--- Aim of the task ---
In full and without alteration, repeat the material.

--- Given information ---
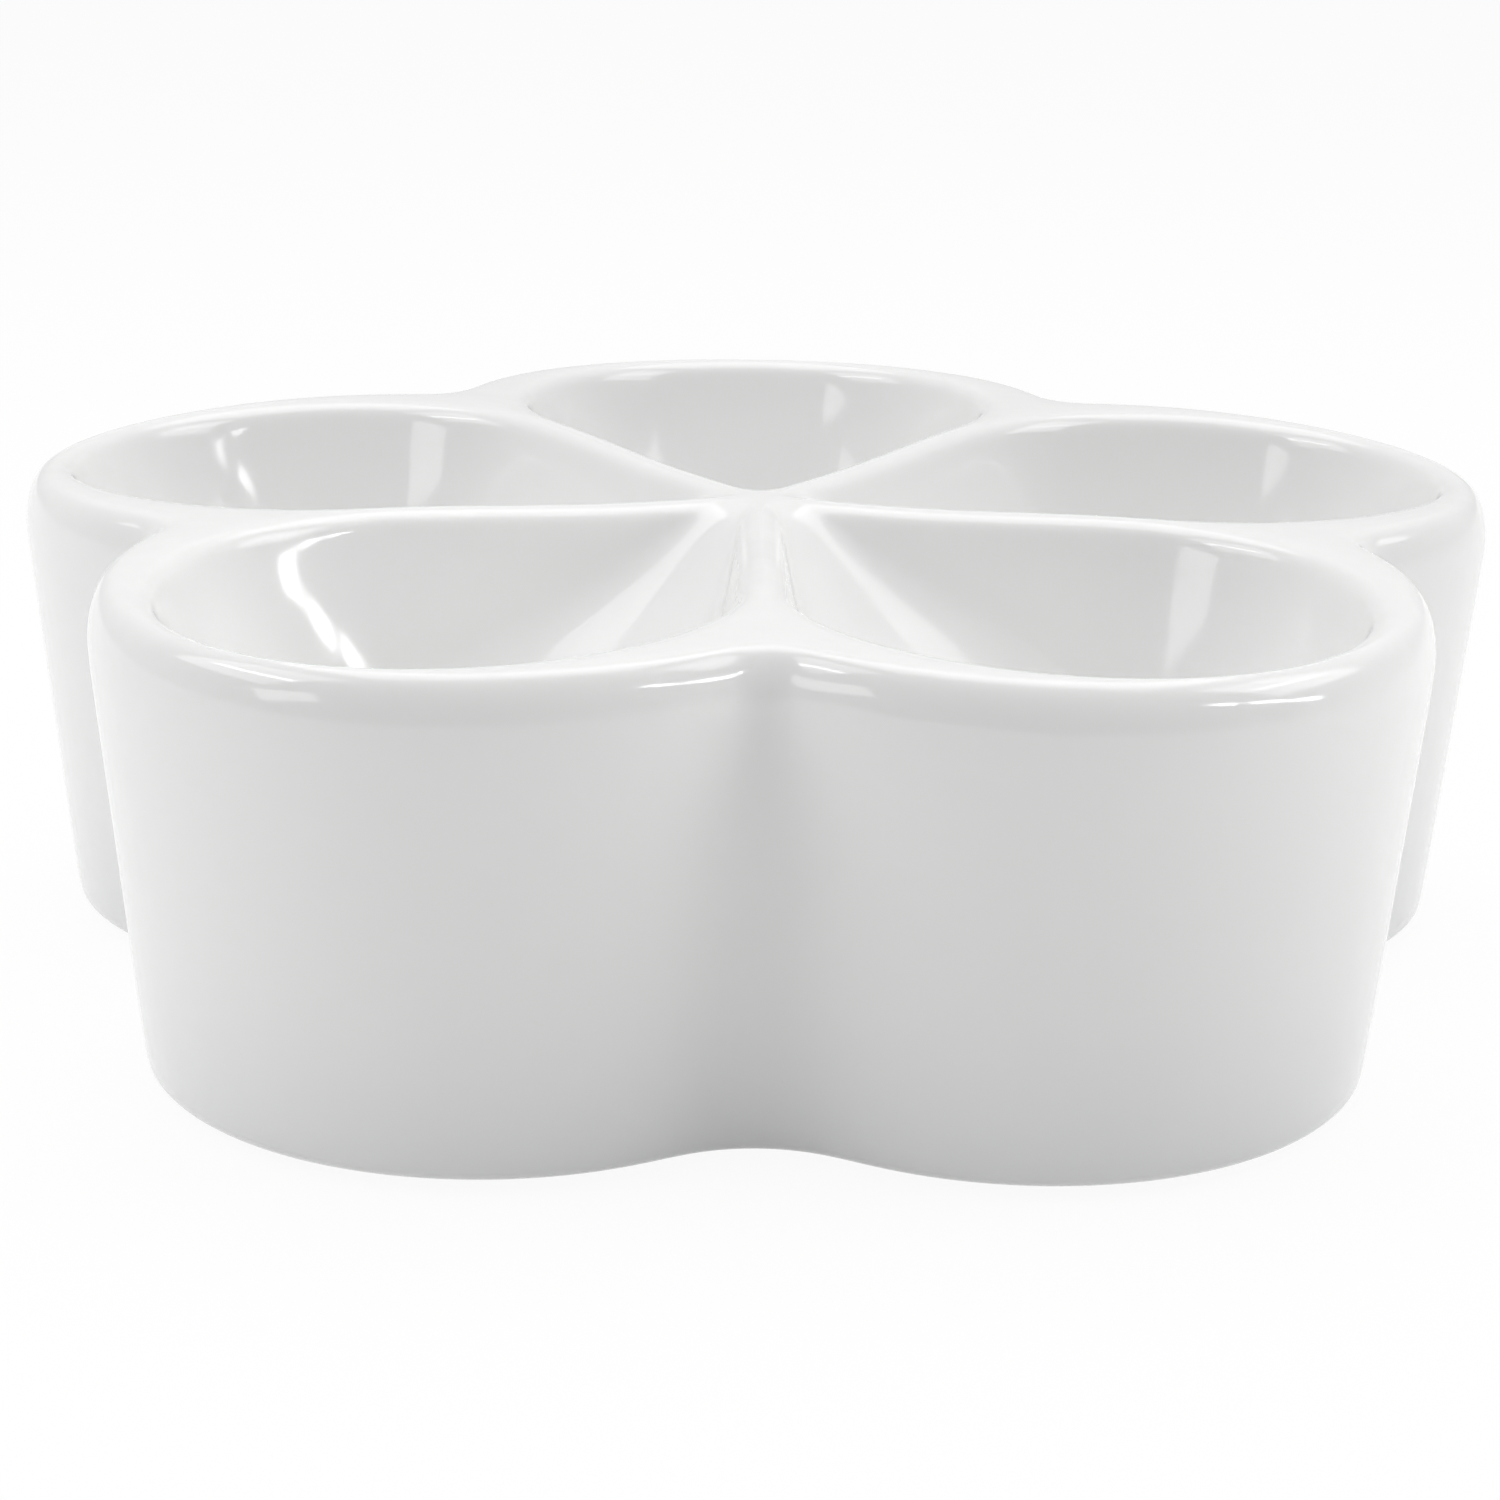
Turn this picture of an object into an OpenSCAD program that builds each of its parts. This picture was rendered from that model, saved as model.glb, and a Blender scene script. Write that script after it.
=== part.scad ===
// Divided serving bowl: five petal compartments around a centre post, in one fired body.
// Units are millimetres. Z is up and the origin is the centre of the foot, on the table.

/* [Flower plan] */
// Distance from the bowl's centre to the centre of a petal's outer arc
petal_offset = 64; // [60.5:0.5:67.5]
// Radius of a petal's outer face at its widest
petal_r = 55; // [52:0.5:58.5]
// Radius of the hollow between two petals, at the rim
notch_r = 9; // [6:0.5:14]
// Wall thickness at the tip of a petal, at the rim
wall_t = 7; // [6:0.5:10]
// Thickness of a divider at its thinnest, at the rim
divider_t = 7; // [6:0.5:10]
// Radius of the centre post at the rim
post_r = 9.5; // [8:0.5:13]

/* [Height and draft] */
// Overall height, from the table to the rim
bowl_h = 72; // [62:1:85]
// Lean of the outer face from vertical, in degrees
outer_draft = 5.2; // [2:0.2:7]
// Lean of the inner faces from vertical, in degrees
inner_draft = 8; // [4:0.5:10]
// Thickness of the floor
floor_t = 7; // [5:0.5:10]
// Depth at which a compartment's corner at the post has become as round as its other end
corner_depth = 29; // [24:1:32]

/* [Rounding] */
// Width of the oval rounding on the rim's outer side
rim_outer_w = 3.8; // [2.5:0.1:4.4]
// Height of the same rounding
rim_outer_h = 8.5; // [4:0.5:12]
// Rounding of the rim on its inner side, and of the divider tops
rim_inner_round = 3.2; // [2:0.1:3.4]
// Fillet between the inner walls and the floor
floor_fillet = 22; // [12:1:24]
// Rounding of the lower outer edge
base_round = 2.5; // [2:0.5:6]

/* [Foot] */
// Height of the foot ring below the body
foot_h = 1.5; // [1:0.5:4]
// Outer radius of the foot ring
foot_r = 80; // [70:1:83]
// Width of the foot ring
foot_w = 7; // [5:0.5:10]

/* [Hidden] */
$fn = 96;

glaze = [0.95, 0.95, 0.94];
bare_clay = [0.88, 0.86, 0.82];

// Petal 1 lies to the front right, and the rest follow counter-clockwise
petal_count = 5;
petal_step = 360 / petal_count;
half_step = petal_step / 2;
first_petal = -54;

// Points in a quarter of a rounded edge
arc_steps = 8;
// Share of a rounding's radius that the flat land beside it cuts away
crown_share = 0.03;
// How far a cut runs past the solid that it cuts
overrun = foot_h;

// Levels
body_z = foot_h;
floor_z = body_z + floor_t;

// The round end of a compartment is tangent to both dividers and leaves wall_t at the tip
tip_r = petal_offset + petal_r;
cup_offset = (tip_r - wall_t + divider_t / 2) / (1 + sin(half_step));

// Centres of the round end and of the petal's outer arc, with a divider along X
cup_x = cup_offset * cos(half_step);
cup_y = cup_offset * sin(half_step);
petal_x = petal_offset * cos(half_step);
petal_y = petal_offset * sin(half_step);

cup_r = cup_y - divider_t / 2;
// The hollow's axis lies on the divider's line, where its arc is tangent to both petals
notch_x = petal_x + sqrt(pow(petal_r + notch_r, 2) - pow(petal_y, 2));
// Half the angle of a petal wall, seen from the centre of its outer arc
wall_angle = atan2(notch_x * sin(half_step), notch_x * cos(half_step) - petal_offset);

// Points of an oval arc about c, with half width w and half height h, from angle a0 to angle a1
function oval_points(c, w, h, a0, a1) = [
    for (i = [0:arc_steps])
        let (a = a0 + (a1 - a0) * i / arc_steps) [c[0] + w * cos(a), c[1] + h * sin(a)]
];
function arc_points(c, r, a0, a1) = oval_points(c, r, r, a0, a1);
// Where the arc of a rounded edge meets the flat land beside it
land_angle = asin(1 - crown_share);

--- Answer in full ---
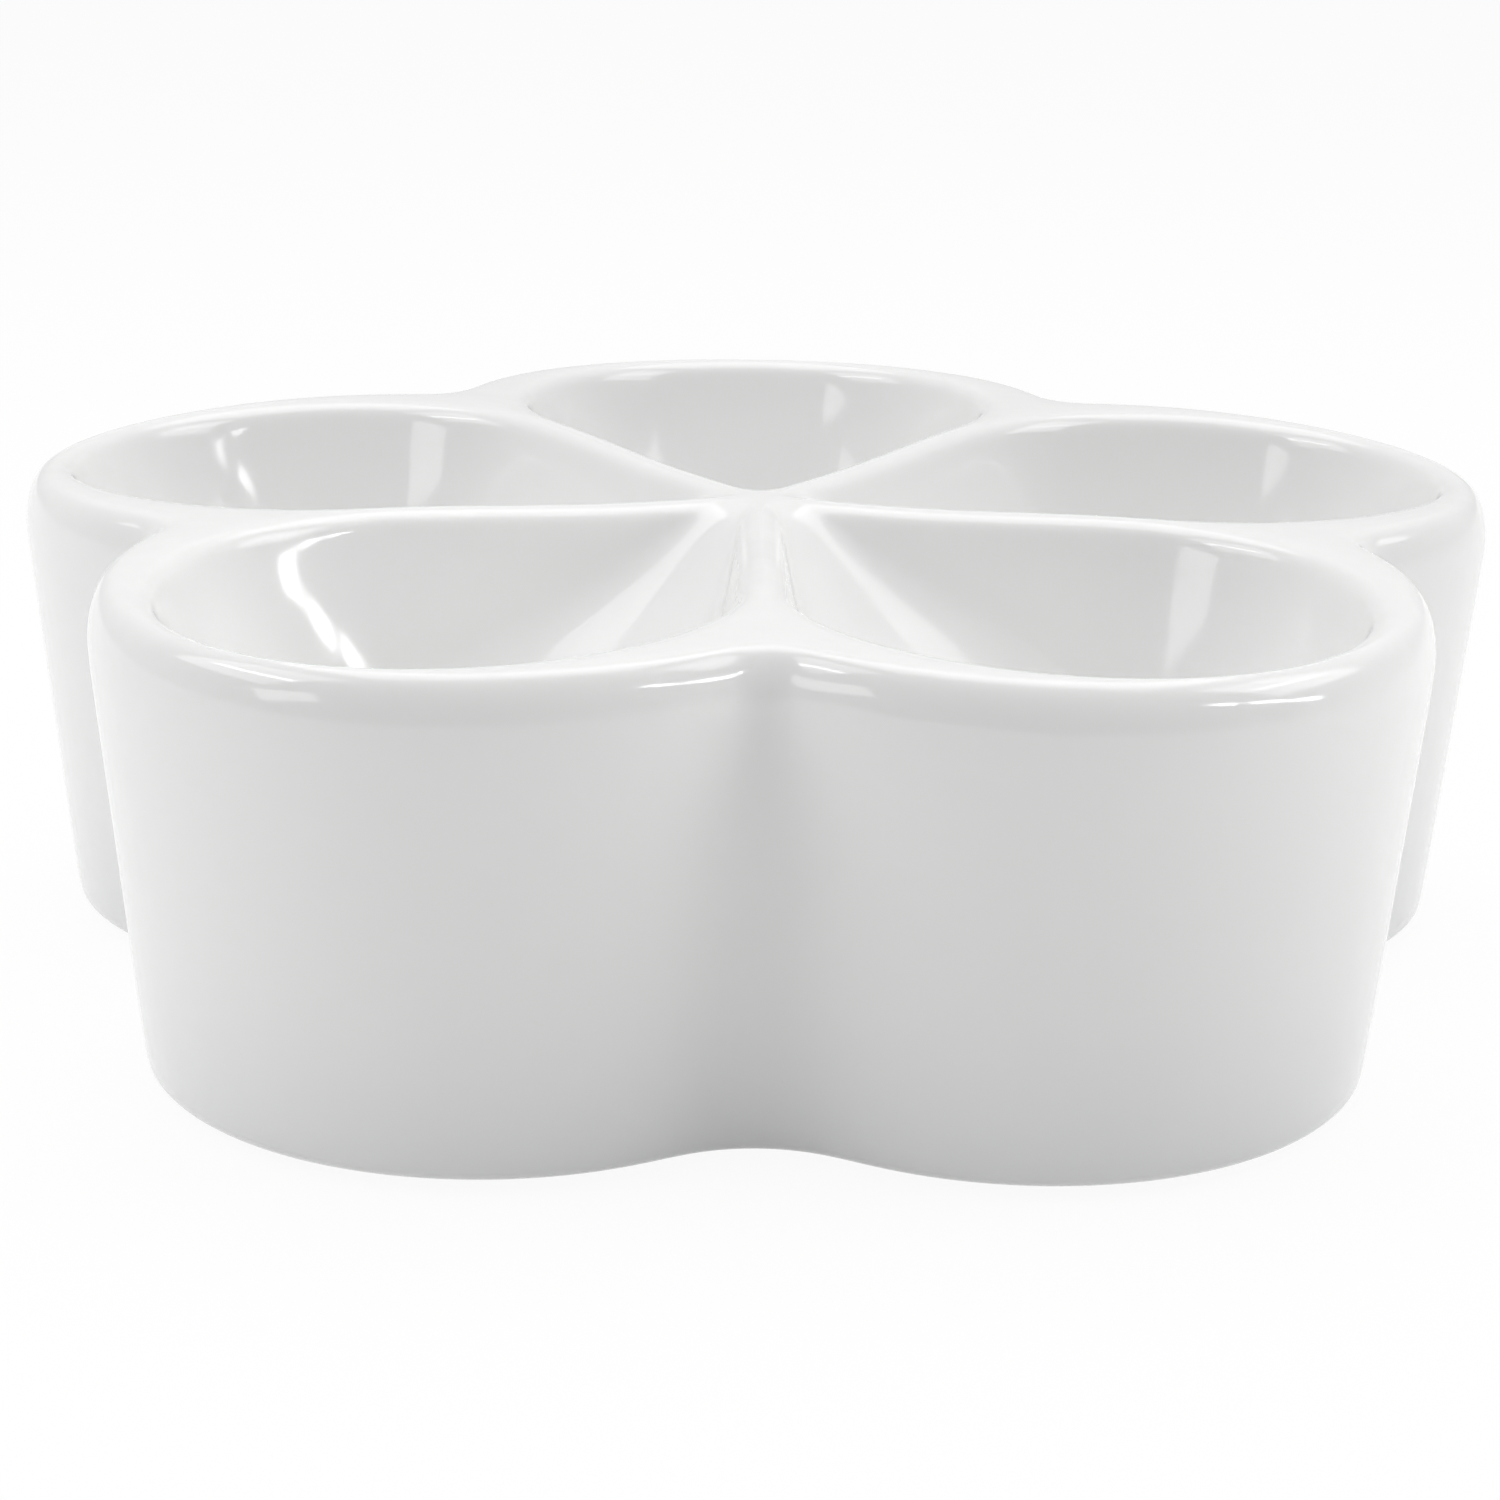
Turn this picture of an object into an OpenSCAD program that builds each of its parts. This picture was rendered from that model, saved as model.glb, and a Blender scene script. Write that script after it.
=== part.scad ===
// Divided serving bowl: five petal compartments around a centre post, in one fired body.
// Units are millimetres. Z is up and the origin is the centre of the foot, on the table.

/* [Flower plan] */
// Distance from the bowl's centre to the centre of a petal's outer arc
petal_offset = 64; // [60.5:0.5:67.5]
// Radius of a petal's outer face at its widest
petal_r = 55; // [52:0.5:58.5]
// Radius of the hollow between two petals, at the rim
notch_r = 9; // [6:0.5:14]
// Wall thickness at the tip of a petal, at the rim
wall_t = 7; // [6:0.5:10]
// Thickness of a divider at its thinnest, at the rim
divider_t = 7; // [6:0.5:10]
// Radius of the centre post at the rim
post_r = 9.5; // [8:0.5:13]

/* [Height and draft] */
// Overall height, from the table to the rim
bowl_h = 72; // [62:1:85]
// Lean of the outer face from vertical, in degrees
outer_draft = 5.2; // [2:0.2:7]
// Lean of the inner faces from vertical, in degrees
inner_draft = 8; // [4:0.5:10]
// Thickness of the floor
floor_t = 7; // [5:0.5:10]
// Depth at which a compartment's corner at the post has become as round as its other end
corner_depth = 29; // [24:1:32]

/* [Rounding] */
// Width of the oval rounding on the rim's outer side
rim_outer_w = 3.8; // [2.5:0.1:4.4]
// Height of the same rounding
rim_outer_h = 8.5; // [4:0.5:12]
// Rounding of the rim on its inner side, and of the divider tops
rim_inner_round = 3.2; // [2:0.1:3.4]
// Fillet between the inner walls and the floor
floor_fillet = 22; // [12:1:24]
// Rounding of the lower outer edge
base_round = 2.5; // [2:0.5:6]

/* [Foot] */
// Height of the foot ring below the body
foot_h = 1.5; // [1:0.5:4]
// Outer radius of the foot ring
foot_r = 80; // [70:1:83]
// Width of the foot ring
foot_w = 7; // [5:0.5:10]

/* [Hidden] */
$fn = 96;

glaze = [0.95, 0.95, 0.94];
bare_clay = [0.88, 0.86, 0.82];

// Petal 1 lies to the front right, and the rest follow counter-clockwise
petal_count = 5;
petal_step = 360 / petal_count;
half_step = petal_step / 2;
first_petal = -54;

// Points in a quarter of a rounded edge
arc_steps = 8;
// Share of a rounding's radius that the flat land beside it cuts away
crown_share = 0.03;
// How far a cut runs past the solid that it cuts
overrun = foot_h;

// Levels
body_z = foot_h;
floor_z = body_z + floor_t;

// The round end of a compartment is tangent to both dividers and leaves wall_t at the tip
tip_r = petal_offset + petal_r;
cup_offset = (tip_r - wall_t + divider_t / 2) / (1 + sin(half_step));

// Centres of the round end and of the petal's outer arc, with a divider along X
cup_x = cup_offset * cos(half_step);
cup_y = cup_offset * sin(half_step);
petal_x = petal_offset * cos(half_step);
petal_y = petal_offset * sin(half_step);

cup_r = cup_y - divider_t / 2;
// The hollow's axis lies on the divider's line, where its arc is tangent to both petals
notch_x = petal_x + sqrt(pow(petal_r + notch_r, 2) - pow(petal_y, 2));
// Half the angle of a petal wall, seen from the centre of its outer arc
wall_angle = atan2(notch_x * sin(half_step), notch_x * cos(half_step) - petal_offset);

// Points of an oval arc about c, with half width w and half height h, from angle a0 to angle a1
function oval_points(c, w, h, a0, a1) = [
    for (i = [0:arc_steps])
        let (a = a0 + (a1 - a0) * i / arc_steps) [c[0] + w * cos(a), c[1] + h * sin(a)]
];
function arc_points(c, r, a0, a1) = oval_points(c, r, r, a0, a1);
// Where the arc of a rounded edge meets the flat land beside it
land_angle = asin(1 - crown_share);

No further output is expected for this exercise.